Saya memberikan tepuk tangan untuk Robbie yang sungguh menunjukkan dirinya sebagai seorang aktris penuh talenta. Perubahan karakter berkali-kali yang dimainkan Robbie dalam film ini sungguh luar biasa.

Brad Pitt, meski saya tak terlalu terkesan dengan banyak filmnya, saya anggap bisa menampilkan kisah hidup seorang aktor yang berada di ujung kariernya dengan menyentuh.

Begitu pula dengan Calva yang amat berperan dalam menciptakan rasa manusiawi dalam film ini, sehingga saya tidak sungguh-sungguh hanyut dalam kegilaan Chazelle.

Babylon jelas tak bisa saya bilang kemajuan untuk Chazelle yang sanggup meyakinkan saya untuk menyaksikan La La Land (2016) berkali-kali dan masih kagum saat ia menampilkan First Man (2018).

Namun Babylon juga tak bisa dinilai sejelek itu pula, walau tak sebagus filmografi Chazelle sebelumnya. Film ini berbeda, walaupun sebagian atmosfer hingga latar dan gagasan dalam film ini mengingatkan saya akan La La Land.

Babylon mungkin seperti adik bungsu yang memiliki jiwa bebas dan pemberontak. Jalan pikiran dan gejolak emosinya tak banyak yang bisa mengerti. Maka wajar, film ini bakal terasa mengganggu.

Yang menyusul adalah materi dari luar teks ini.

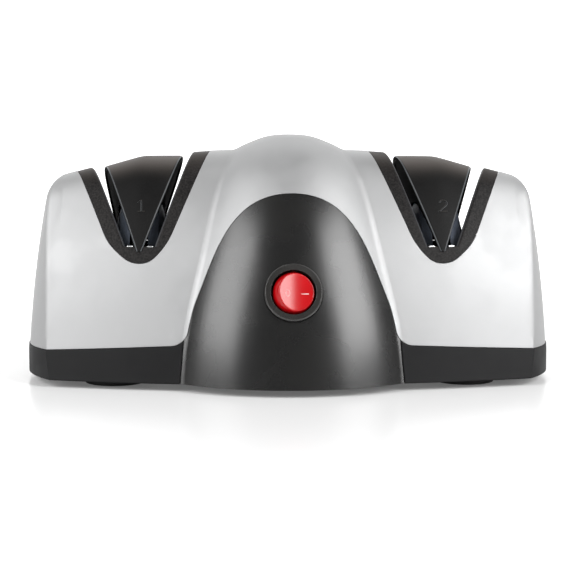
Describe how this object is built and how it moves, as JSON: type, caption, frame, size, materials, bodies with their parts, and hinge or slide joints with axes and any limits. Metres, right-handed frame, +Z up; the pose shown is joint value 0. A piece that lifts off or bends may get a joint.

Akan tetapi, Babylon mungkin bisa saya sebut sebagai bentuk lain kecintaan Chazelle untuk Hollywood dan film. Ia sengaja mengambil momen periode transisi di Hollywood yang jelas bukan hal yang mulus bagi semua orang.

[Gambas:Video CNN]

Pada saat momen jatuh bangun itu lah, biasanya karakter dan sifat seseorang akan terungkap. Chazelle banyak menyiratkan hal itu, mulai dari bagaimana industri Hollywood berjalan, hingga kehidupan orang-orang di dalamnya.

Gagasan bahwa di Hollywood mimpi setinggi langit bisa tergapai, tapi bisa jadi itu tak berlangsung selamanya jelas terasa dari kisah yang dibawakan Chazelle melalui Jack Conrad.

Atau bahwa selalu ada trauma masa lalu dan kegilaan juga kesedihan yang disimpan di balik wajah ceria para aktor melalui Nellie. Atau, kegigihan meraih mimpi bisa luntur karena hilang akal saat jatuh cinta melalui kisah Manny.

Segala problem manusiawi itu jelas terlihat di balik tarian, musik pesta, aksi heboh, dan juga kostum serta riasan yang on point dalam Babylon.

Film Babylon yang disutradarai Damien Chazelle, turut dibintangi Margot Robbie, Brad Pitt, hingga Tobey Maguire.Review film Babylon: Perubahan karakter berkali-kali yang dimainkan Margot Robbie dalam film ini sungguh luar biasa. (Tangkapan layar YouTube Paramount Pictures UK)

Damien Chazelle jelas bertaruh banyak untuk film ini. Babylon bukan film yang dengan mudah menarik penonton untuk datang menonton, duduk anteng tiga jam, dan menyaksikan segala keriuhan di dalam film ini.

Jelas, seperti Chazelle, hanya mereka yang benar-benar tertarik dengan film yang akan bersedia meluangkan waktunya melihat Babylon.

Chazelle tampak dengan sengaja menutupi cerita sesungguhnya di balik segala hal absurd dan ketidakjelasan dalam film ini. Mirip dengan lukisan abstrak, pesan dan kecantikannya tak bisa dilihat semua orang.

Namun sekali lagi, Damien Chazelle menampilkan obsesinya akan film dengan sangat baik. Tribut yang ia berikan ke berbagai film monumental dalam sejarah Hollywood jelas terasa seperti sebuah penghargaan khusus dari orang yang memang mencintai film dengan caranya sendiri.